While this first step helps students learn more about the creation of this data, it’s quite another topic to understand the long term consequences of this data. Ultimately, this comes down to how the data was used. As Cora often points out to students, if the appraiser had simply written these comments in their journal and then tucked them away, we would have no expectation that this information would continue to shape inequality today. The way these practices have far-reaching consequences involves people acting within institutions and systems. Already, this means that our questions have gotten more complex. To connect the historic redlining maps, and context of those maps, to modern day, Cora then goes over the logic behind and limitations to the research question at hand.  

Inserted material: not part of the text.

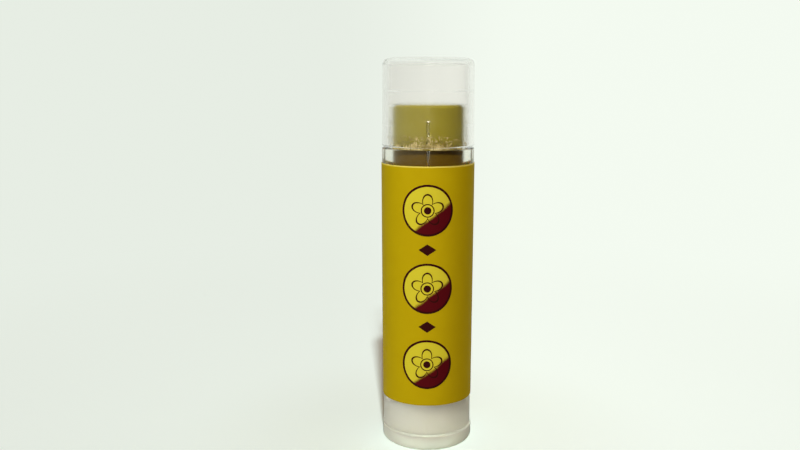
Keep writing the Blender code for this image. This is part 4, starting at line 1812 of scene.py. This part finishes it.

First, we have to acknowledge that the question we’d like to answer about the long-term consequences of redlining practices is actually more broad than the one we’re likely able to answer given the data we have. The HOLCs were not the only instance of redlining practices, and historians and economists alike debate whether or not the HOLC maps were even the most influential in terms of lending practices (HOLC maps were not believed to be utilized by the HOLC itself in granting loans, but may have been influential in creation of other maps and influencing other practices [see Aaronson et al. 2021]).  

So the question we are able to ask and try to answer with the data we have about the long-term impacts of HOLC redlining maps is more specific than the one we’d like to know about the long-term impacts of redlining practices in home loans more broadly.  

Next, we can explore the ways in which modern neighborhood maps reinforce what students have seen in their redlining map explorations using the Opportunity Atlas tool, which visualizes modern neighborhood-level characteristics such as median rent, poverty rates, and measures of intergenerational mobility of residents. Common trends regularly emerge across many different cities, where students see the mirroring of redlining maps today.  

But here, again, we must acknowledge that this alone is not necessarily evidence that the redlining maps created these inequities, particularly as redlining maps were in most cases documenting inequities that already existed at the time. So the continuation of these patterns is not necessarily a result of redlining maps but could be from the same common sources of segregation that led to the creation of the maps in the first place. Importantly, to chock all of modern day segregation up to redlining maps implicitly ignores all the precursors that laid the groundwork for redlining practices to exist in the first place! 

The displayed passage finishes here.